What Is a 'Come-Backer' in Golf?

No, a "come-backer" is not a golfer who comes back (comes from behind) to win a tournament. A come-backer is the putt you have left after running your previous putt past the hole. Note that come-backer is often spelled as one word (comebacker) or, less often, two (come backer).

Let's say you have a 14-foot putt for birdie. Your golf ball misses the hole and rolls on by, coming to a stop two feet past the hole. What do you have now? You have a 2-foot come-backer. Since you putted past the hole, you now have to come back to the hole you missed the first time.

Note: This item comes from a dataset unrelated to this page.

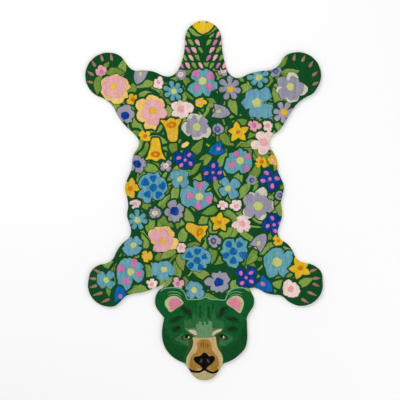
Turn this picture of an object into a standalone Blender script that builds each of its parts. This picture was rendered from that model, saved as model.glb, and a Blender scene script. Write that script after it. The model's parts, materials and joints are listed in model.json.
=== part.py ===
"""A kids' rug in the shape of a bear skin, hand tufted in wool as one flat piece, lying on its back.

Seen from above, +X is to the right, +Y runs from the head to the tail and +Z is up, in metres.
The origin is the middle of the rug's box, on the floor. The head, ears, paws and tail are all
one tufted cloth: only the outline tells them apart.
"""

import math
from collections import namedtuple

import bmesh
import bpy

# Driving dimensions, in metres.
PILE_HEIGHT = 0.012
BACKING_THICKNESS = 0.003
THICKNESS = PILE_HEIGHT + BACKING_THICKNESS
RIM_RADIUS = 0.006

# How finely round stretches are made.
ARC_STEP_DEG = 28
CURVE_STEPS = 4
RIM_SEGMENTS = 3
MERGE_DISTANCE = 0.0001

# Colour of the ground yarn, as linear RGB with alpha, and the dull surface of cut wool.
GROUND_GREEN = (0.008, 0.092, 0.024, 1.0)
WOOL_ROUGHNESS = 0.95

# The outline is a chain of stretches, in millimetres and degrees. An arc follows a circle, a
# smooth stretch runs through its guide points, and a corner is where the edge turns sharply.
MM = 0.001
Arc = namedtuple("Arc", "x y radius start end")
Smooth = namedtuple("Smooth", "points")
Corner = namedtuple("Corner", "x y")

# Anticlockwise from the right side of the tail, round by the bear's left (-X) to the head.
TAIL = [
    Arc(x=-4, y=674, radius=76, start=0, end=180),
    Smooth([(-82, 630), (-91, 590), (-106, 551)]),
]
LEFT_RUMP = [
    Smooth([(-138, 520), (-168, 520), (-206, 537), (-255, 544)]),
    Smooth([(-291, 543), (-318, 561), (-336, 587)]),
]
LEFT_HIND_PAW = [Arc(x=-401, y=522, radius=96, start=60, end=235)]
LEFT_THIGH = [Smooth([(-420, 427), (-384, 398), (-359, 352), (-331, 315), (-296, 282), (-274, 254)])]
LEFT_FLANK = [
    Smooth([(-273, 230), (-292, 197), (-301, 165), (-303, 134)]),
    Smooth([(-325, 78), (-331, 50), (-322, 12), (-317, -22)]),
    Smooth([(-322, -62), (-316, -88), (-306, -120)]),
]
LEFT_SHOULDER = [Smooth([(-310, -150), (-345, -184), (-366, -214), (-382, -246), (-408, -263)])]
LEFT_FORE_PAW = [
    Smooth([(-432, -268), (-455, -279), (-474, -299)]),
    Arc(x=-395, y=-353, radius=91, start=165, end=283),
]
LEFT_FOREARM = [
    Smooth([(-350, -422), (-327, -400), (-297, -390), (-254, -383), (-208, -366), (-182, -355)]),
    Corner(-161, -335),
]
LEFT_EAR = [
    Smooth([(-165, -352), (-173, -367)]),
    Arc(x=-138, y=-421, radius=67, start=134, end=226),
    Corner(-167, -491),
]
LEFT_CHEEK = [
    Smooth([(-173, -522), (-176, -560), (-168, -604), (-147, -639), (-112, -667)]),
    Corner(-79, -682),
]
MUZZLE = [
    Smooth([(-61, -710), (-41, -736), (-18, -749), (20, -749), (43, -737), (60, -715)]),
    Corner(82, -682),
]
RIGHT_CHEEK = [
    Smooth([(115, -669), (149, -644), (171, -618), (180, -584), (180, -540)]),
    Corner(178, -491),
]
RIGHT_EAR = [
    Arc(x=143, y=-421, radius=66, start=-45, end=38),
    Corner(190, -367),
]
RIGHT_FOREARM = [Smooth([(210, -366), (232, -372), (256, -386), (290, -394), (322, -398)])]
RIGHT_FORE_PAW = [
    Arc(x=408, y=-352, radius=89, start=235, end=370),
    Smooth([(489, -298), (470, -279), (446, -267)]),
]
RIGHT_SHOULDER = [Smooth([(410, -259), (384, -240), (368, -207), (347, -181), (321, -163)])]
RIGHT_FLANK = [
    Smooth([(307, -136), (315, -104), (325, -70), (325, -38)]),
    Smooth([(321, -12), (331, 34), (333, 62), (318, 99)]),
    Smooth([(307, 128), (304, 168), (290, 198)]),
]
RIGHT_THIGH = [Smooth([(273, 232), (280, 263), (317, 296), (341, 333), (366, 374), (397, 412)])]
RIGHT_HIND_PAW = [
    Smooth([(430, 434), (455, 448)]),
    Arc(x=393, y=524, radius=96, start=-36, end=124),
]
RIGHT_RUMP = [Smooth([(311, 564), (280, 546), (230, 540), (190, 530), (156, 515), (128, 514)])]
TAIL_ROOT = [Smooth([(108, 527), (94, 549), (84, 584), (76, 622)])]

OUTLINE = (
    TAIL + LEFT_RUMP + LEFT_HIND_PAW + LEFT_THIGH + LEFT_FLANK + LEFT_SHOULDER + LEFT_FORE_PAW
    + LEFT_FOREARM + LEFT_EAR + LEFT_CHEEK + MUZZLE + RIGHT_CHEEK + RIGHT_EAR + RIGHT_FOREARM
    + RIGHT_FORE_PAW + RIGHT_SHOULDER + RIGHT_FLANK + RIGHT_THIGH + RIGHT_HIND_PAW + RIGHT_RUMP
    + TAIL_ROOT
)


def arc_points(arc):
    """Points along an arc, both ends included, at about ARC_STEP_DEG apart."""
    steps = max(1, math.ceil((arc.end - arc.start) / ARC_STEP_DEG))
    angles = [math.radians(arc.start + (arc.end - arc.start) * i / steps) for i in range(steps + 1)]
    return [(arc.x + arc.radius * math.cos(a), arc.y + arc.radius * math.sin(a)) for a in angles]


def outline_knots(outline):
    """The outline's guide points as (x, y, is_corner), in metres, centred on the origin."""
    knots = []
    for stretch in outline:
        if isinstance(stretch, Corner):
            knots.append((stretch.x, stretch.y, True))
            continue
        points = arc_points(stretch) if isinstance(stretch, Arc) else stretch.points
        knots.extend((x, y, False) for x, y in points)
    middle_x = (min(k[0] for k in knots) + max(k[0] for k in knots)) / 2
    middle_y = (min(k[1] for k in knots) + max(k[1] for k in knots)) / 2
    return [((x - middle_x) * MM, (y - middle_y) * MM, corner) for x, y, corner in knots]


def remove_scene_objects():
    for old in list(bpy.data.objects):
        bpy.data.objects.remove(old, do_unlink=True)


def wool_material():
    """Cut wool pile in the rug's ground colour."""
    material = bpy.data.materials.new("tufted_wool")
    material.use_nodes = True
    shader = material.node_tree.nodes["Principled BSDF"]
    shader.inputs["Base Color"].default_value = GROUND_GREEN
    shader.inputs["Roughness"].default_value = WOOL_ROUGHNESS
    shader.inputs["Metallic"].default_value = 0.0
    return material


def outline_object(knots, collection):
    """The rug's outline as a filled flat curve, given its thickness."""
    curve = bpy.data.curves.new("outline", "CURVE")
    curve.dimensions = "2D"
    curve.fill_mode = "BOTH"
    curve.resolution_u = CURVE_STEPS
    curve.extrude = THICKNESS / 2
    spline = curve.splines.new("BEZIER")
    spline.bezier_points.add(len(knots) - 1)
    spline.use_cyclic_u = True
    for point, (x, y, corner) in zip(spline.bezier_points, knots):
        point.co = (x, y, 0)
        handle = "VECTOR" if corner else "AUTO"
        point.handle_left_type = handle
        point.handle_right_type = handle
    outline = bpy.data.objects.new("outline", curve)
    outline.location.z = THICKNESS / 2
    collection.objects.link(outline)
    return outline


def weld_caps(mesh):
    """Weld the curve's loose caps and make each cap one face."""
    bm = bmesh.new()
    bm.from_mesh(mesh)
    bmesh.ops.remove_doubles(bm, verts=bm.verts, dist=MERGE_DISTANCE)
    inside_caps = [e for e in bm.edges if all(abs(f.normal.z) > 0.9 for f in e.link_faces)]
    bmesh.ops.dissolve_edges(bm, edges=inside_caps, use_verts=False)
    bmesh.ops.recalc_face_normals(bm, faces=bm.faces)
    bm.to_mesh(mesh)
    bm.free()


def mark_upper_rim(mesh):
    """Give the bevel its edges: those round the top of the pile."""
    weights = mesh.attributes.new("bevel_weight_edge", "FLOAT", "EDGE")
    for edge, weight in zip(mesh.edges, weights.data):
        on_top = all(mesh.vertices[i].co.z > 0 for i in edge.vertices)
        weight.value = 1.0 if on_top else 0.0


def make_rug(collection):
    """One solid: the outline's slab, with the pile's shoulder rounded all round its upper rim."""
    outline = outline_object(outline_knots(OUTLINE), collection)
    graph = bpy.context.evaluated_depsgraph_get()
    mesh = bpy.data.meshes.new_from_object(outline.evaluated_get(graph))
    weld_caps(mesh)
    mark_upper_rim(mesh)
    rug = bpy.data.objects.new("rug", mesh)
    rug.matrix_world = outline.matrix_world
    collection.objects.link(rug)
    bpy.data.objects.remove(outline, do_unlink=True)

    shoulder = rug.modifiers.new("pile_shoulder", "BEVEL")
    shoulder.limit_method = "WEIGHT"
    shoulder.width = RIM_RADIUS
    shoulder.segments = RIM_SEGMENTS
    mesh.materials.clear()
    mesh.materials.append(wool_material())
    return rug


def main():
    remove_scene_objects()
    collection = bpy.data.collections.new("bear_skin_kids_rug")
    bpy.context.scene.collection.children.link(collection)
    make_rug(collection)


main()
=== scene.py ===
"""Finish of a kids' rug in the shape of a bear skin, hand tufted in wool and carved between its colours.

The pattern is drawn as closed outlines, one for each area of yarn, painted over each other from the
ground up. Where areas meet, a carved seam parts them, and each family of yarns is built as standing
pile on the backing cloth. +X is to the right, +Y runs from the head to the tail, and +Z is up.
"""

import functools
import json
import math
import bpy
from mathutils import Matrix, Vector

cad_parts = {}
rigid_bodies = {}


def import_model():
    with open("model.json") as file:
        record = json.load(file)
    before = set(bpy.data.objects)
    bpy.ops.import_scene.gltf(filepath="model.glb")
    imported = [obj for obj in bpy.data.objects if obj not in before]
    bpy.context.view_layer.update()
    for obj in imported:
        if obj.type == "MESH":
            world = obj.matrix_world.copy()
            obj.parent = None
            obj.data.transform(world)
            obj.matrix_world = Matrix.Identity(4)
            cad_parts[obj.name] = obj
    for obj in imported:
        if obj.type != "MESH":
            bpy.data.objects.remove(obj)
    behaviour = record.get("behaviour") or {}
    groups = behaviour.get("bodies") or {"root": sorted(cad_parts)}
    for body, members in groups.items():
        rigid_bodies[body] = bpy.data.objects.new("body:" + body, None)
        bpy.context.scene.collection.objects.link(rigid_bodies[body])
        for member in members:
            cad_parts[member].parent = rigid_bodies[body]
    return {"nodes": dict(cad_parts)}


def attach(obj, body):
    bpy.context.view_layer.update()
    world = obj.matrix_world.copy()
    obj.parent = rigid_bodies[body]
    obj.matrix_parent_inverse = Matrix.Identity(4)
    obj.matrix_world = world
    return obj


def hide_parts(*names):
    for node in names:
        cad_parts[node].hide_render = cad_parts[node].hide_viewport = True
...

The term "come-backer" is neutral: A come-backer is neither good nor bad, it's just the putt you are now required to stroke if you ran the preceding putt past the hole. Now, if you run your ball a long way past the hole, that's bad. A 15-foot come-backer is not something any golfer wants, and it indicates you got the speed of your first putt badly wrong. But the term "come-backer" itself doesn't imply anything about the quality of your first putt, except that, at minimum, you didn't leave that first putt short.

Many golfers like to stand directly on the line of putt as their ball passes by the hole so that they can watch the line the ball takes before coming to a stop. That gives them a first look at any break they'll be facing on the come-backer.

Also note that the path the ball travels on the way past the hole, before it comes to a stop, is called the "through line."